Türkiye, Uzun Menzilli Bölge Hava ve Füze Savunma Sistemi ihalesinin iptaliyle bu teknolojiye sahip olma konusunda yeni bir yola girdi. Yeni sistemde hem teknik ve operasyonel hem de siyasi getiriler olması bekleniyor.
Türkiye, dünyadaki füze teknolojisi ve ülkenin hava savunma sisteminin durumunu değerlendirerek, gelişmiş teknoloji ürünü füze savunma sistemi arayışı içerisine girdi.
İzmir Ekonomi Üniversitesi Öğretim Görevlisi Dr. Sıtkı Egeli, Çin füze savunma sisteminden vazgeçilmesi ve NATO ile entegre yeni bir sisteme yönelinmesinin hem teknik ve operasyonel hem de siyasi getirileri olacağını söyledi.
Bu yönelimle, operasyonel boyutta, Türkiye'nin hava savunmasında sadece milli unsurlardan değil, NATO'nun sahip olduğu algılayıcılar, yani radarlar ile bunları birbirine bağlayan komuta-kontrol yapılanmasından istifade edilmesinin mümkün olacağına dikkati çeken Egeli, böylece Türkiye'nin hava savunmasının etkinliğinin artacağını belirtti.
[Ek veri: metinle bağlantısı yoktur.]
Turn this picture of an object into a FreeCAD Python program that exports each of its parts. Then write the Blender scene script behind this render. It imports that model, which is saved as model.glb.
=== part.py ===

"Yerli uzun menzilli sistem içen 10-15 yıl gerek"
Türkiye'nin bu projeyi, dış kaynaklı teknoloji transferiyle de olsa yapma kapasitesi bulunup bulunmadığına yönelik de değerlendirmeler yapan Egeli, "İptal edilen T-LORAMIDS projesi çerçevesinde hedeflenen uzun menzilli hava savunma sisteminin teknoloji transferi yoluyla yurt içinde geliştirilmesi mümkün. Yalnız büyük mali kaynağın ayrılmasına hazırlıklı olmak, bir de sabırlı olmak gerekiyor. Zira gerçekten yerli olarak niteleyebileceğimiz uzun menzilli bir sistemin ortaya çıkması 10-15 yılı bulabilecektir" dedi.
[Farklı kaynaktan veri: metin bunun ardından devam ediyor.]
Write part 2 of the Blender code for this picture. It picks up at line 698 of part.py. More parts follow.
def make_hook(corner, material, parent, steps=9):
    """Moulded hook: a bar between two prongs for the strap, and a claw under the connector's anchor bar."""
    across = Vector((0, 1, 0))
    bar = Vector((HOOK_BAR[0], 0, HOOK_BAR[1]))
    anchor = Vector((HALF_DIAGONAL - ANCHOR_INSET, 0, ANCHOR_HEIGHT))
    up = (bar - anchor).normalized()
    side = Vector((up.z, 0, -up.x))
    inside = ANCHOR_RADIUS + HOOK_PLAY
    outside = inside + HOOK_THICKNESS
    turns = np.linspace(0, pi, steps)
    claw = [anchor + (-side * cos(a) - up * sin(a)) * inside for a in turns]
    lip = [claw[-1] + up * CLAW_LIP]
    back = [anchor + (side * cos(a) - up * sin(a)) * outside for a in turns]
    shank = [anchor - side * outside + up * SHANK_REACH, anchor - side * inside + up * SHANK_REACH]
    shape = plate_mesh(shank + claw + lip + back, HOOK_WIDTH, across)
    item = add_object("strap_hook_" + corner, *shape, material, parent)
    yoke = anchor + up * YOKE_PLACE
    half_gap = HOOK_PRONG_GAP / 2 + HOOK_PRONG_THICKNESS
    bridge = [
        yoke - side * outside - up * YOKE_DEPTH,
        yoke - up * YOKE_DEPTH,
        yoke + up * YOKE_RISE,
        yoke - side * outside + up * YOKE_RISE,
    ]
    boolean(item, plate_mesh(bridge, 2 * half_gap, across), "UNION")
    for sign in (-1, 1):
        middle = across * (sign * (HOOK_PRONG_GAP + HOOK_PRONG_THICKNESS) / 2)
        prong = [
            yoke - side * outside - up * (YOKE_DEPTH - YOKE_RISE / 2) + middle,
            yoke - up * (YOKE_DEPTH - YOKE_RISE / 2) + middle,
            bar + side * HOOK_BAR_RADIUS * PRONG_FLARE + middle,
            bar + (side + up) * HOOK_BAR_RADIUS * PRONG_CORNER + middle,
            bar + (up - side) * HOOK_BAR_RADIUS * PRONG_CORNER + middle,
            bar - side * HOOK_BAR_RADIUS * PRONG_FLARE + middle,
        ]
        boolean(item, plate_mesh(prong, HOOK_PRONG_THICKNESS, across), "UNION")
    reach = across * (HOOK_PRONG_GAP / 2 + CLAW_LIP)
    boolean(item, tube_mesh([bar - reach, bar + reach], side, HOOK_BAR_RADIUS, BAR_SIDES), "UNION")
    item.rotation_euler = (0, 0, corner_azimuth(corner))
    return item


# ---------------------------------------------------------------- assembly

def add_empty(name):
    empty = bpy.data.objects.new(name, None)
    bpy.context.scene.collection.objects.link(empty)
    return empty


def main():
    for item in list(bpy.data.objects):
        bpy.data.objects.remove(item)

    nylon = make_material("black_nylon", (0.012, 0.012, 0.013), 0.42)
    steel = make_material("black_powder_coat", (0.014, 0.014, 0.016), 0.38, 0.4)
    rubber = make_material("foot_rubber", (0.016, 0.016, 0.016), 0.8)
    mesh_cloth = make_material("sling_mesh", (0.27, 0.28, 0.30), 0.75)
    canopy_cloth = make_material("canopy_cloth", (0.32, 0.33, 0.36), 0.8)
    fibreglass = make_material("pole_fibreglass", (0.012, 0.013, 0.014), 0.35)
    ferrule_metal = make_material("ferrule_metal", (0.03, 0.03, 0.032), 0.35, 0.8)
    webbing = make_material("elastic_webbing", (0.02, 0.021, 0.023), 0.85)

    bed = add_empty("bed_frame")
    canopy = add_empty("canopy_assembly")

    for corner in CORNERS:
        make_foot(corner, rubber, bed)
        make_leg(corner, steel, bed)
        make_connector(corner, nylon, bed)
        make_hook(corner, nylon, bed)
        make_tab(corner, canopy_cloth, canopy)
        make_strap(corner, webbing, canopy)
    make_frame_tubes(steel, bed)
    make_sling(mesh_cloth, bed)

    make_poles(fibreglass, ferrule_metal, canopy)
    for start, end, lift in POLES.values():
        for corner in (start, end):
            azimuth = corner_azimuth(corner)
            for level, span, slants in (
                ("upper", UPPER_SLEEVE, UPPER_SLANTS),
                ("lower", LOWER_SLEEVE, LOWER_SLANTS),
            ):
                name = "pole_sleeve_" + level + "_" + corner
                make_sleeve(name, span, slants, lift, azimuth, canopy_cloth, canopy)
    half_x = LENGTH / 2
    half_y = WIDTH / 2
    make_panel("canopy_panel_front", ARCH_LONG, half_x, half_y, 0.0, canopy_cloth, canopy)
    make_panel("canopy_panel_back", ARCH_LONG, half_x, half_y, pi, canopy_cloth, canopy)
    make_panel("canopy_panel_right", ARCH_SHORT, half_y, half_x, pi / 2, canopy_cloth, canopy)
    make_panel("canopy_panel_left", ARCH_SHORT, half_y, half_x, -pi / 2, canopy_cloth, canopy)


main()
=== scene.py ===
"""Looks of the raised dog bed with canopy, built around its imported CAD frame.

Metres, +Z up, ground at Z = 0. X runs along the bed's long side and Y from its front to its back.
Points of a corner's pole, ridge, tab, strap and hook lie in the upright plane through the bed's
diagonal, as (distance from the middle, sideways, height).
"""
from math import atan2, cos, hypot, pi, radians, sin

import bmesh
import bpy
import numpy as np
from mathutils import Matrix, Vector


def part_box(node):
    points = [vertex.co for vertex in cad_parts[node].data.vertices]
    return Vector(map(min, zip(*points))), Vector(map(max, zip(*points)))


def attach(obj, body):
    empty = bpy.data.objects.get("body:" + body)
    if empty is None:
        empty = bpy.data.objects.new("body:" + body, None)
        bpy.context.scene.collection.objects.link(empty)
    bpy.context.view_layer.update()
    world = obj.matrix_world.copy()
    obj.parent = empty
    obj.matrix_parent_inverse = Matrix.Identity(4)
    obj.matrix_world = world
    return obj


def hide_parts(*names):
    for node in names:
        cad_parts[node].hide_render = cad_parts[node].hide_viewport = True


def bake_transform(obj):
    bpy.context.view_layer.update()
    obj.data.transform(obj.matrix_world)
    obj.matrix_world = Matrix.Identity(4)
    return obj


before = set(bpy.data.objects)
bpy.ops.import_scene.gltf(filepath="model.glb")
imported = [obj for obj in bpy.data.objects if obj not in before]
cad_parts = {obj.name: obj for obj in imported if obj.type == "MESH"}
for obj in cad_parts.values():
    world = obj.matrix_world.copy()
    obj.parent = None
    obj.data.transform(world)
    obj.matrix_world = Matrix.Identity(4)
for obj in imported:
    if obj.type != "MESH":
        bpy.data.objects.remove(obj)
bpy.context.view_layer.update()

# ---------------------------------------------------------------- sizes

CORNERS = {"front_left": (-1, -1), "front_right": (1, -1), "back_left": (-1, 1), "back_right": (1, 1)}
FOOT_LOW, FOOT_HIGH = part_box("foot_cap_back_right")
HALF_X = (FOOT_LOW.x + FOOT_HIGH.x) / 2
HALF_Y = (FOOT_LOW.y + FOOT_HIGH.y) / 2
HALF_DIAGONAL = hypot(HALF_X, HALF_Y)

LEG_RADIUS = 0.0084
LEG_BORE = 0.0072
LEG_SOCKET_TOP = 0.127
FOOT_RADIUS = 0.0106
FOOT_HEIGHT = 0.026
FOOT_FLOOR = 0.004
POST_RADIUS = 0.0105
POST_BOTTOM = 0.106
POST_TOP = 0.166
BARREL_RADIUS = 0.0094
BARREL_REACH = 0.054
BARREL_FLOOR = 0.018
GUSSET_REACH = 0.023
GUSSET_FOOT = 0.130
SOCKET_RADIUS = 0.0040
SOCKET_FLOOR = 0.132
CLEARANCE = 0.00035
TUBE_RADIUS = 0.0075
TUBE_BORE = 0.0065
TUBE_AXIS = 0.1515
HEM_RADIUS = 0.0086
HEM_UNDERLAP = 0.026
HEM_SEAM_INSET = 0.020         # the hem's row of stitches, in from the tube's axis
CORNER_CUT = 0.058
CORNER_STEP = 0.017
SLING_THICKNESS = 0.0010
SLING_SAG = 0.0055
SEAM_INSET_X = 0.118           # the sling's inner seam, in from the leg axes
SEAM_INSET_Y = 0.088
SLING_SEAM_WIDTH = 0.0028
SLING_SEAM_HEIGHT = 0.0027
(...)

"Suriye'ye bağlı gelişmeler belirleyici oldu"
Egeli, Türkiye'nin bu kararının Rusya-Ermenistan arasında hava savunma sistemi görüşmelerinin hemen sonrasına denk gelmesinin ise tesadüf olduğunu söyledi. Ermenistan'ın bağımsızlığını kazandığı ve bilahare Bağımsız Devletler Topluluğu'na katılmasından bu yana Rusya'nın hava savunma yapılanmasının bir uzantısı ve parçası olduğuna işaret eden Egeli, şöyle konuştu:
"Ülkede, Rusya'nın en gelişmiş hava savunma sistemleri arasında yer alan S-300'ler konuşlandırılmıştı. Bu konuda tehdit oluşturan ülkelerin attığı savunmaya yönelik adımlardan ziyade coğrafyamızdaki tehdit oluşturan saldırı silahlara yani uçak ve füze tehdidinde yaşanan gelişmelere bakılması gerekiyor. Suriye'deki iç savaşın son zamanlarda Rus hava gücünün de müdahil olmasıyla artık bloklararası bir bilek güreşine doğru evrilmiş olmasının çok daha belirleyici olduğu söylenebilir. Türkiye'ye hangi tarafta saf tutması gerekeceğini hatırlatan, 'standalone' yani sadece bulunduğu noktayı koruyabilen, NATO'nun diğer imkanlarından yararlanamayan bir hava savunma sistemiyle en etkin hava savunma yeteneğine kavuşamayacağımızın somut olarak görülmesini sağlayan bir dizi olay yaşamaktayız son 1,5 aydır."